The scope defines which sub-component of the project is impacted, and the summary quickly describes in less than 80 characters the update.

The usage of a convention requires using small commits to easily find the type of commits to use. If you don’t know what pattern to use, that could mean that your commit must be divided into multiple commits.

A Github project named “git-semantic-commits” is a good introduction to automate the format of commit messages created in the command line.

To ensure that every contributor follows the format, a pre-commit rule can be easily applied by any source controller software.

Commit messages are important for the collaboration of multiple people on the same project. Used properly, it can help in many ways, specifically during bug fixes and rollback processes.

Review the code

The main important point of collaboration is the code review, a software quality assurance activity in which people check the IaC code mainly by viewing and reading parts of it, and decide after to continue or interrupt the implementation.

A basic process should require at least one approval to merge the code in the main (aka production) branch.

Facilitate project on-boarding

Collaboration means involvement and one pain point of it is probably the on-boarding process, the time required for a contributor to get the philosophy of the project, understanding the best practices and committing its first update.

This obviously depends on multiple factors, the quality of the documentation, the quality of the code and the time required to set up a local environment to start the development of an update.

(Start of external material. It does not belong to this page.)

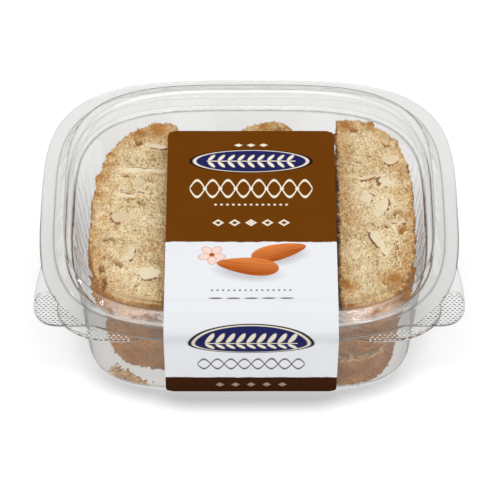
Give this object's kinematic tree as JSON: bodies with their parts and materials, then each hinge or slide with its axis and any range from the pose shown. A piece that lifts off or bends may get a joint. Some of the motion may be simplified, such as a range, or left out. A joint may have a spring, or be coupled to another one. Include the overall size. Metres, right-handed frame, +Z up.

Setting up an environment can take time as it requires installing or updating tools, configuring them, downloading dependencies, config files, etc…

To make it easier for anyone interested to contribute to the IaC project is to take advantage of automation tools to also configure the “base” profile required by any contributor. That way, everybody can share the same local environment configuration (version of tools, dependencies, etc) and easily on-board on the project.

No waste of time on research, meetings to set up the environment with the correct version or command line execution, only one playbook to run to be ready to jump in the IaC adventure.

In the current architecture presented, this was managed by Ansible to ensure the installation of Python, Terraform, Kubectl, Helm, Mitogen, etc... all at once to easily configure multiple environments (Linux, MacOS, etc).

A quick overview of tools available

We cannot talk about infrastructure as code without mentioning tools. So here is a quick list of tools that deserve specific attention when it’s time to start an IaC project.

Provisioning with Terraform

Terraform is an open source tool developed by HashiCorp that allows DevOps engineers to programmatically provide the resources needed to run an application. Based on the HashiCorp Language (aka HCL), it allows anyone to easily maintain the state of an entire infrastructure by provisioning and re-provisioning it across multiple cloud and on-premises data centers. Thanks to different provisioners and modules, Terraform is able to manage almost every resource required by an application.

Terraform is designed to maintain up to date and share multiple states at the same time, but working as a team can become complicated over time if a DevOps process is not followed properly. Fortunately, an external tool has been developed to easily manage code review and automatic merge of any update in a Terraform project, this tool is named Atlantis. Definitely a software to use to catch errors or mistakes before pushing something in production.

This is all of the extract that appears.